Wrong/garbage output on ROCm, but the model loads
This is the failure mode to watch for on gfx1100, because the AMD path is source-verified rather than hardware-verified. Rebuild with -DGGML_VULKAN=ON and compare the same prompt. If Vulkan is coherent and ROCm isn't, you've found a real kernel bug — please report it upstream and tell us. You can also force the non-MMQ path to isolate it:
cmake -B build -DGGML_HIP=ON -DGPU_TARGETS=gfx1100 -DGGML_CUDA_FORCE_CUBLAS=ON
The build compiles for the wrong GPU / no kernel image is available
GPU_TARGETS didn't match your card. Check with rocminfo | grep gfx | head -1 | awk '{print $2}' and rebuild. Omitting -DGPU_TARGETS builds for every GPU in the system, which is slower to compile but harder to get wrong.

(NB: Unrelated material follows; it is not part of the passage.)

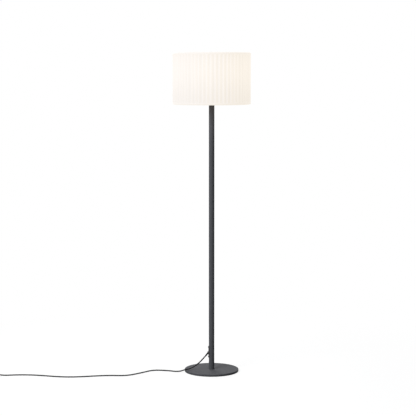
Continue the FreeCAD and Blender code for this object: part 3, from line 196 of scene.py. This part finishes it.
# %% Hard finishes
# slot: colour, roughness, width of a grain, spread of its colour, height of a grain, and sway
HARD_FINISHES = {
    "graphite_powder_coat": ((0.106, 0.108, 0.117), 0.62, 0.0008, 0.07, 0.000015),
    "felt_pad": ((0.03, 0.03, 0.031), 0.95, 0.0012, 0.4, 0.0003, 0.04),
    "zinc_steel": ((0.6, 0.61, 0.63), 0.34, 0.002, 0.08, 0.00001),
    "black_plastic": ((0.028, 0.028, 0.03), 0.5, 0.0007, 0.15, 0.00003),
    "black_screws": ((0.05, 0.05, 0.053), 0.36, 0.0008, 0.2, 0.00001),
    "holder_plastic": ((0.74, 0.72, 0.68), 0.38, 0.0016, 0.03, 0.00001),
    "ceramic_insert": ((0.8, 0.79, 0.75), 0.6, 0.0006, 0.05, 0.00002),
    "contact_brass": ((0.78, 0.58, 0.28), 0.3, 0.002, 0.08, 0.00001),
    "lead_insulation": ((0.3, 0.14, 0.06), 0.42, 0.001, 0.08, 0.00002),
    "bulb_cap_metal": ((0.72, 0.72, 0.73), 0.28, 0.003, 0.05, 0.00001),
    "cap_glass": ((0.015, 0.015, 0.017), 0.12, 0.002, 0.1, 0.00001),
    "white_wire": ((0.8, 0.79, 0.75), 0.33, 0.0025, 0.03, 0.00002),
    "rubber_feet": ((0.035, 0.035, 0.035), 0.8, 0.0006, 0.2, 0.00003),
    "switch_block": ((0.5, 0.5, 0.48), 0.5, 0.001, 0.05, 0.00002),
    "switch_button_plastic": ((0.04, 0.04, 0.042), 0.34, 0.001, 0.12, 0.00002),
    "spring_wire": ((0.62, 0.62, 0.62), 0.25, 0.001, 0.05, 0.00001),
    "plug_plastic": ((0.025, 0.025, 0.027), 0.42, 0.0009, 0.15, 0.00003),
}
BARE_METAL = {"Metallic": 1.0}
OTHER_SOCKETS = {
    "graphite_powder_coat": {"Specular_IOR_Level": 0.03},
    "black_screws": {"Metallic": 0.7},
    "zinc_steel": BARE_METAL,
    "contact_brass": BARE_METAL,
    "bulb_cap_metal": BARE_METAL,
    "spring_wire": BARE_METAL,
}
FINISHES = {
    name: grained(name, *numbers, **OTHER_SOCKETS.get(name, {}))
    for name, numbers in HARD_FINISHES.items()
}
print(len(FINISHES), "hard finishes")

# %% [markdown]
# The cord's sheath is soft black plastic, a little darker than the mouldings, with a grain of
# about a quarter of its own width. The strap that ties its coil is a woven tape: it is duller,
# its grain is finer, and a little sheen stands for the fluff on its threads.

# %% Cord sheath and strap
sheath = finish("cord_sheath", (0.01, 0.01, 0.011), 0.5, Specular_IOR_Level=0.18)
FINISHES["cord_sheath"] = grain(
    sheath, 0.0016, ((0.007, 0.007, 0.008), (0.013, 0.013, 0.014)), (0.44, 0.56), 0.00003
)

strap = finish("tie_strap", (0.02, 0.02, 0.022), 0.85, Sheen_Weight=0.3, Sheen_Roughness=0.5)
FINISHES["tie_strap"] = grain(
    strap, 0.0005, ((0.012, 0.012, 0.013), (0.04, 0.04, 0.044)), (0.75, 0.95), 0.00015
)

# %% [markdown]
# ## The cord
#
# A mains cord is a fixed length of something springy, so its place is settled before anything
# else. It leaves the gland pointing down and out, drops to the disc, crosses the rim and lies
# on the floor in the slow bends that it kept from its packing. The photograph shows its first
# part, which fades out at the left; a foot switch, a put-away coil and the plug lie further
# along, outside the view. One smooth NURBS line of order 3 goes past all these points, as a
# cord does: it leans into its bends and never turns at a corner.

# %% The cord's way over the floor
CORD = 0.006
GLAND_TURN = math.radians(197)
GLAND_TILT = math.radians(47)
GLAND_MOUTH = (0.014, 0.0905)
GLAND_LENGTH = 0.024
CORD_DROP = 0.032
FLOOR_ROUTE_MM = [
    (-71.0, -21.7, 33.0),
    (-91.5, -28.0, 21.0),
    (-112.0, -35.0, 15.6),
    (-130.0, -37.4, 12.0),
    (-149.0, -32.0, 4.4),
    (-173.0, -29.5, 3.2),
    (-200.0, -14.5, 3.2),
    (-230.0, -7.0, 3.2),
    (-262.0, -2.0, 3.2),
    (-290.0, -13.0, 3.2),
    (-320.0, -47.0, 3.2),
    (-352.0, -79.0, 3.2),
    (-384.0, -107.0, 3.2),
    (-420.0, -117.0, 3.2),
    (-472.0, -112.0, 3.2),
    (-535.0, -121.0, 3.2),
    (-600.0, -139.0, 3.2),
    (-667.0, -146.0, 3.2),
    (-733.0, -134.0, 3.2),
    (-798.0, -112.0, 3.2),
    (-862.0, -101.0, 3.2),
    (-915.0, -103.0, 3.2),
    (-950.0, -110.0, 3.2),
    (-972.0, -113.0, 3.9),
    (-988.0, -113.0, 6.0),
    (-1003.0, -113.0, 6.0),
    (-1101.0, -113.0, 6.0),
    (-1113.0, -113.0, 6.0),
    (-1127.0, -113.0, 4.4),
    (-1140.0, -113.0, 4.4),
]


def along_gland(distance):
    """A point on the gland's slanted axis, a distance out from the post's face."""
    radius = GLAND_MOUTH[0] + distance * math.cos(GLAND_TILT)
    height = GLAND_MOUTH[1] - distance * math.sin(GLAND_TILT)
    return [radius * math.cos(GLAND_TURN), radius * math.sin(GLAND_TURN), height]


cord_exit = along_gland(GLAND_LENGTH)
cord_start = [cord_exit, along_gland(GLAND_LENGTH + CORD_DROP)]
floor_route = np.array(FLOOR_ROUTE_MM) * MM
print("the cord leaves the gland at", np.round(cord_exit, 4).tolist())

# %% [markdown]
# The coil is a flat spiral that is wound inwards on the floor, climbs one layer in the half
# turn where it reverses, and is wound outwards again on top. Its radius falls by one pitch a
# turn, then grows by one. A smooth spline runs a little inside its own control points, so
# they stand slightly further out than the turns that they make.

# %% The coil
TURNS_IN, TURNS_BACK, TURNS_OUT = 1.5, 0.5, 1.25
COIL_RADIUS, COIL_PITCH, COIL_LAYER = 0.04125, 0.007, 0.0068
COIL_BEGIN = np.array([-1.146, -0.113, 0.0044])
POINTS_PER_TURN = 16


def lean_at(radius):
    """The angle between the spiral and a circle, where the spiral has this radius."""
    return math.atan2(COIL_PITCH, 2 * math.pi * radius)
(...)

The ternary/Q2_0 file won't load, even on a new build
Expected. PrismML ships ternary at group size 128; upstream's Q2_0 is group size 64. The type names collide but the formats differ. Either use the 1-bit build (this recipe) or build the vendor's fork — and note the fork's AMD story is its own unverified question.
llama-cli hangs, printing > forever, pinning a core
You passed -no-cnv and closed stdin. Use -st / --single-turn instead.
Out of memory
On 24 GB with a 3.54 GB model this should not happen below 100K context. If it does, you likely have -c set near 262144 without KV quantization — add --cache-type-k q4_0 --cache-type-v q4_0.
Ollama can't run it
Expected, on any card. Ollama's Q1_0 support PR (#15213) was closed without merging, and users report Bonsai failing to load with a 500 error (#15359). Use llama.cpp directly — that's why this recipe doesn't offer an Ollama path.